- **EXERCISE DESCRIPTION**
Extract the complete data exactly as given.

======

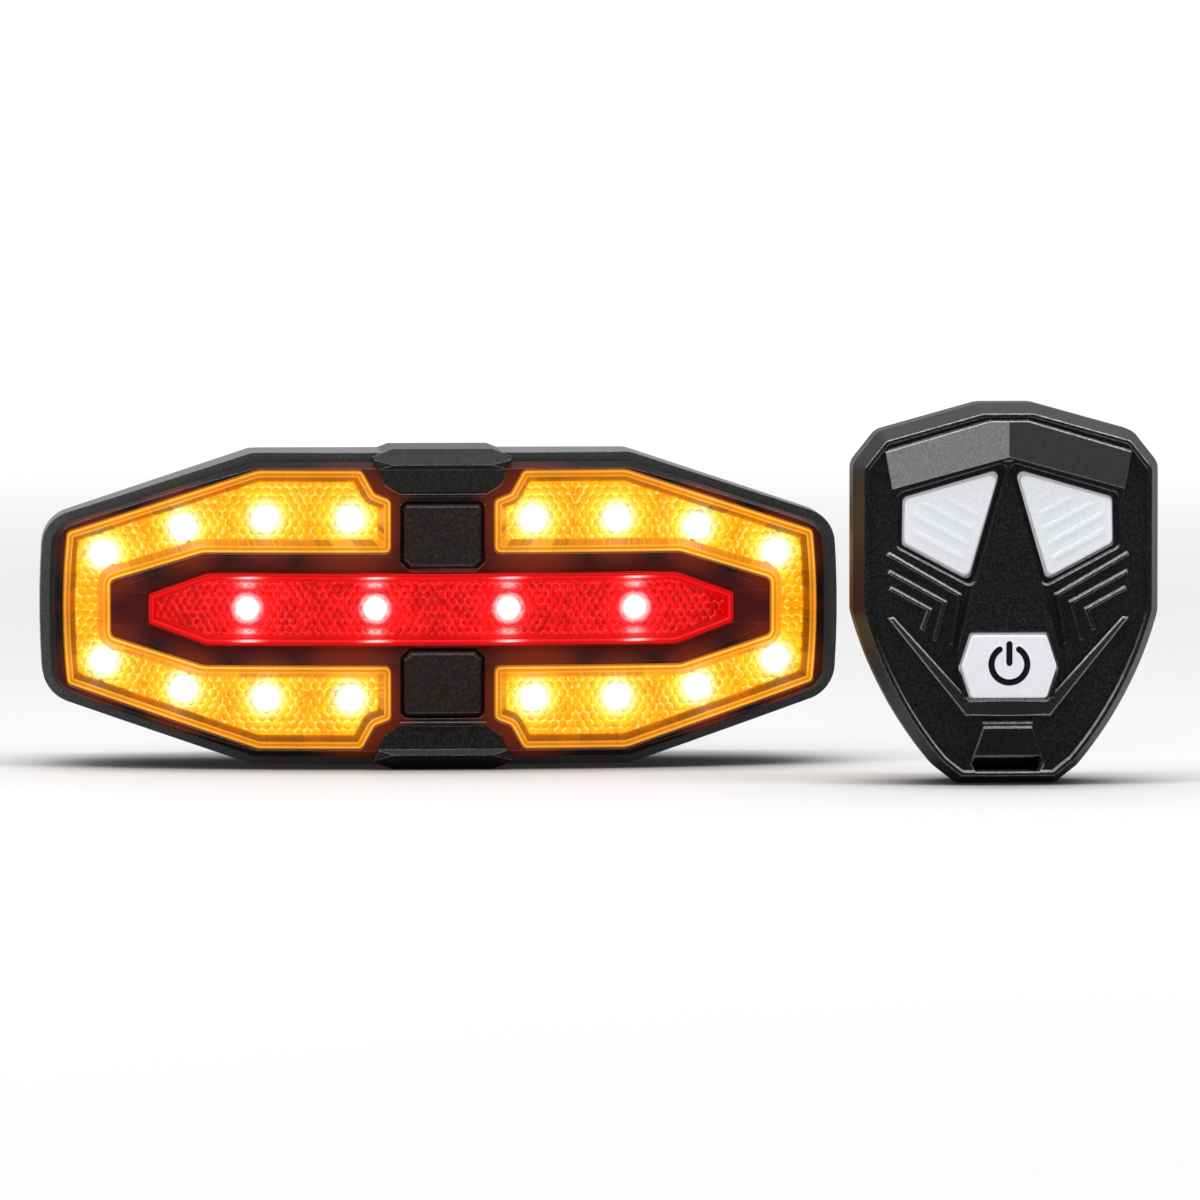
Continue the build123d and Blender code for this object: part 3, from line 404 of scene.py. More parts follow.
def lit_brow(material, tone, speckle, brow):
    """Lighter colours for the brow's two slopes, in place of the uneven light that falls on them:
    the left one is the lightest."""
    normal = add(material, "ShaderNodeNewGeometry").outputs["Normal"]
    lean = add(material, "ShaderNodeSeparateXYZ", {"Vector": normal})
    forward = maths(material, "COMPARE", lean.outputs["Y"], -1.0, brow_facing_width)
    grainy = straight(material, speckle, *brow_grain_span, *brow_grain_strengths)
    for slope, colour in zip(brow_leans, brow):
        on_slope = maths(material, "COMPARE", lean.outputs["X"], slope, brow_lean_width)
        share = maths(material, "MULTIPLY", maths(material, "MULTIPLY", on_slope, forward), grainy)
        tone = blended(material, share, tone, colour)
    return tone


def plated(name, colour, roughness):
    """Bare or plated metal with fine brushing."""
    material, surface = principled(name, {"Metallic": 1.0, "Base Color": (*colour, 1)})
    brushed = add(material, "ShaderNodeMapping", {"Vector": own_place(material),
                                                  "Scale": (1.0, 1.0, brush_stretch)})
    fine = noise(material, brushed, brush_size, 3.0)
    rough = straight(material, fine, *noise_span, *(roughness + change for change in brush_rough_change))
    edge = add(material, "ShaderNodeBevel", {"Radius": metal_rounding * mm}, samples=4)
    bump = add(material, "ShaderNodeBump", {"Height": fine, "Distance": brush_relief * mm, "Normal": edge})
    link(material, rough, surface.inputs["Roughness"])
    link(material, bump, surface.inputs["Normal"])
    return material


def glow_base(name):
    """Lit tinted plastic, its glow's tone carried by the mesh."""
    material, surface = principled(name, {"Roughness": 0.3, "Base Color": (0.004, 0.002, 0.001, 1),
                                          "Specular IOR Level": 0.1})
    return material, surface, carried(material, "tone", "Color")


def glowing_pillows(name, shine, glint, seam, shade, patch):
    """Pillows lit from behind: a glint on the side towards the LED, bright broken seams between
    them, shaded hollows, and patches that are lit less."""
    material, surface, tone = glow_base(name)
    place = own_place(material)
    normal = add(material, "ShaderNodeNewGeometry").outputs["Normal"]
    facing = measured(material, "DOT_PRODUCT", normal, carried(material, "ray", "Vector"))
    fine = noise(material, place, fine_size, 2.0)
    wide = noise(material, place, patch_size, 2.0)
    turned = maths(material, "ADD", facing, straight(material, fine, *noise_span, -wobble, wobble))
    seams = maths(material, "MULTIPLY", between(material, carried(material, "edge"), *seam_span, 0.0, seam),
                  between(material, fine, *seam_break_span, 0.0, 1.0))
    lines = maths(material, "MAXIMUM", between(material, turned, *glint_span, 0.0, glint), seams)
    strength = maths(material, "MULTIPLY", between(material, turned, *hollow_span, 1 - shade, 1.0),
                     between(material, wide, *patch_span, 1 - patch, 1.0))
    bright = blended(material, 1.0, scaled(material, tone, glint_boost), shine, blend_type="LIGHTEN")
    colour = blended(material, lines, scaled(material, tone, strength), bright)
    unshaded = blended(material, 1.0, colour, tone, blend_type="LIGHTEN")
    make_glow(material, surface, blended(material, carried(material, "core"), colour, unshaded))
    return material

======

- **WRITTEN SOLUTION**
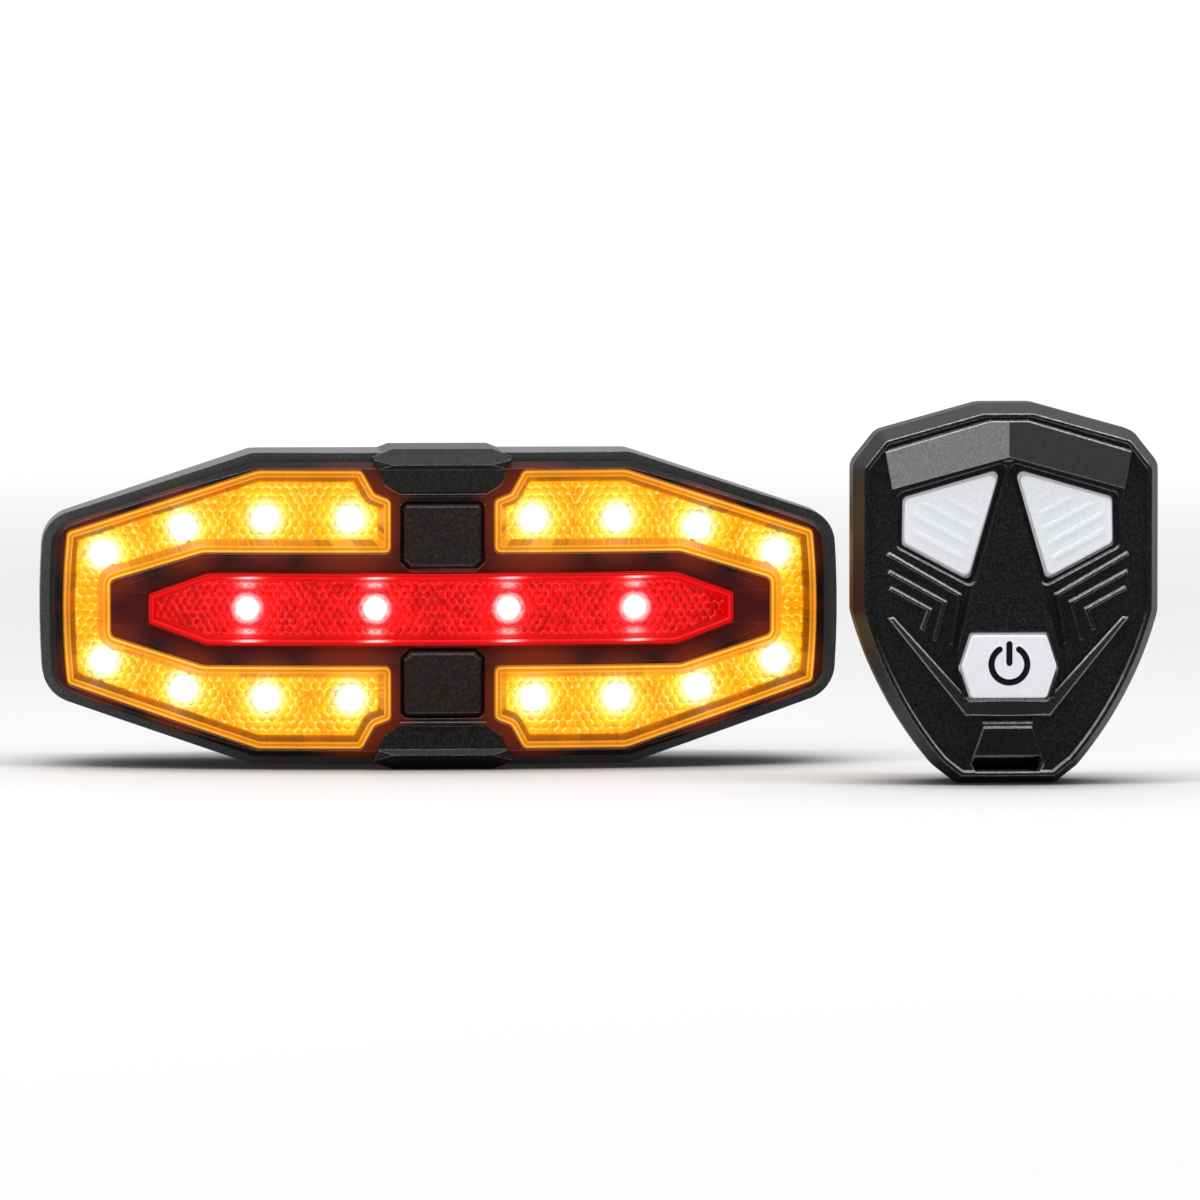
Continue the build123d and Blender code for this object: part 3, from line 404 of scene.py. More parts follow.
def lit_brow(material, tone, speckle, brow):
    """Lighter colours for the brow's two slopes, in place of the uneven light that falls on them:
    the left one is the lightest."""
    normal = add(material, "ShaderNodeNewGeometry").outputs["Normal"]
    lean = add(material, "ShaderNodeSeparateXYZ", {"Vector": normal})
    forward = maths(material, "COMPARE", lean.outputs["Y"], -1.0, brow_facing_width)
    grainy = straight(material, speckle, *brow_grain_span, *brow_grain_strengths)
    for slope, colour in zip(brow_leans, brow):
        on_slope = maths(material, "COMPARE", lean.outputs["X"], slope, brow_lean_width)
        share = maths(material, "MULTIPLY", maths(material, "MULTIPLY", on_slope, forward), grainy)
        tone = blended(material, share, tone, colour)
    return tone


def plated(name, colour, roughness):
    """Bare or plated metal with fine brushing."""
    material, surface = principled(name, {"Metallic": 1.0, "Base Color": (*colour, 1)})
    brushed = add(material, "ShaderNodeMapping", {"Vector": own_place(material),
                                                  "Scale": (1.0, 1.0, brush_stretch)})
    fine = noise(material, brushed, brush_size, 3.0)
    rough = straight(material, fine, *noise_span, *(roughness + change for change in brush_rough_change))
    edge = add(material, "ShaderNodeBevel", {"Radius": metal_rounding * mm}, samples=4)
    bump = add(material, "ShaderNodeBump", {"Height": fine, "Distance": brush_relief * mm, "Normal": edge})
    link(material, rough, surface.inputs["Roughness"])
    link(material, bump, surface.inputs["Normal"])
    return material


def glow_base(name):
    """Lit tinted plastic, its glow's tone carried by the mesh."""
    material, surface = principled(name, {"Roughness": 0.3, "Base Color": (0.004, 0.002, 0.001, 1),
                                          "Specular IOR Level": 0.1})
    return material, surface, carried(material, "tone", "Color")


def glowing_pillows(name, shine, glint, seam, shade, patch):
    """Pillows lit from behind: a glint on the side towards the LED, bright broken seams between
    them, shaded hollows, and patches that are lit less."""
    material, surface, tone = glow_base(name)
    place = own_place(material)
    normal = add(material, "ShaderNodeNewGeometry").outputs["Normal"]
    facing = measured(material, "DOT_PRODUCT", normal, carried(material, "ray", "Vector"))
    fine = noise(material, place, fine_size, 2.0)
    wide = noise(material, place, patch_size, 2.0)
    turned = maths(material, "ADD", facing, straight(material, fine, *noise_span, -wobble, wobble))
    seams = maths(material, "MULTIPLY", between(material, carried(material, "edge"), *seam_span, 0.0, seam),
                  between(material, fine, *seam_break_span, 0.0, 1.0))
    lines = maths(material, "MAXIMUM", between(material, turned, *glint_span, 0.0, glint), seams)
    strength = maths(material, "MULTIPLY", between(material, turned, *hollow_span, 1 - shade, 1.0),
                     between(material, wide, *patch_span, 1 - patch, 1.0))
    bright = blended(material, 1.0, scaled(material, tone, glint_boost), shine, blend_type="LIGHTEN")
    colour = blended(material, lines, scaled(material, tone, strength), bright)
    unshaded = blended(material, 1.0, colour, tone, blend_type="LIGHTEN")
    make_glow(material, surface, blended(material, carried(material, "core"), colour, unshaded))
    return material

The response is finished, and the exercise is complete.